Macromolecular PEI-modified carbon nanotubes as multifunctional additives in controlling crystallization and enhancing comprehensive performance of polyamide 6 nanocomposites

Abstract

Despite the promising potential of carbon nanotubes (CNTs) in polymer nanocomposites, their propensity for aggregation and random dispersion within the polymer matrix poses significant challenges. This study introduces a novel approach to enhance the interfacial properties between the CNTs and the polyamide 6 (PA6) matrix by anchoring the polyethyleneimine (PEI) onto the CNT surfaces. The integration of PEI, with abundant amino groups, provides the high density of nucleation sites, facilitating transcrystallization along the surfaces of the macromolecular polyethyleneimine (PEI) modified CNTs (m-CNTs). This transcrystallization process enhances the physical interactions between the m-CNTs and the PA6 matrix, resulting in the substantial improvements in the mechanical properties of the PA6 nanocomposites. Specifically, as compared to the neat PA6, the PA6/m-CNT nanocomposites exhibited the increase of 131.2 % and 54.3 % in tensile strength and Young's modulus, respectively. Additionally, the intimate contact between the embedded CNTs forms the efficient thermally conductive networks.

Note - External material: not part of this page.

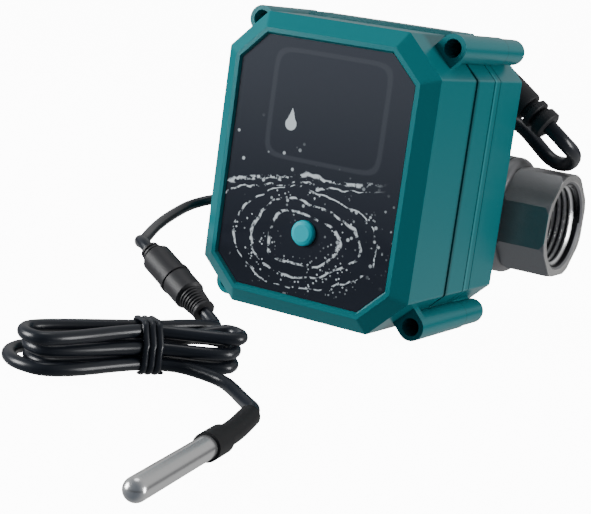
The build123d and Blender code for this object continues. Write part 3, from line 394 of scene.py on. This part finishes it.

The robust molecular interactions between the m-CNTs and the PA6 polymer chains promote the highly homogeneous dispersion within the PA6/m-CNT nanocomposites, thereby reducing the thermal resistance. This straightforward and effective method presents a viable strategy for improving the interfacial properties of the CNTs reinforced polymer nanocomposites, offering the extensive potential for the future advancements in the interfacial modifications of the polymer matrix nanocomposites.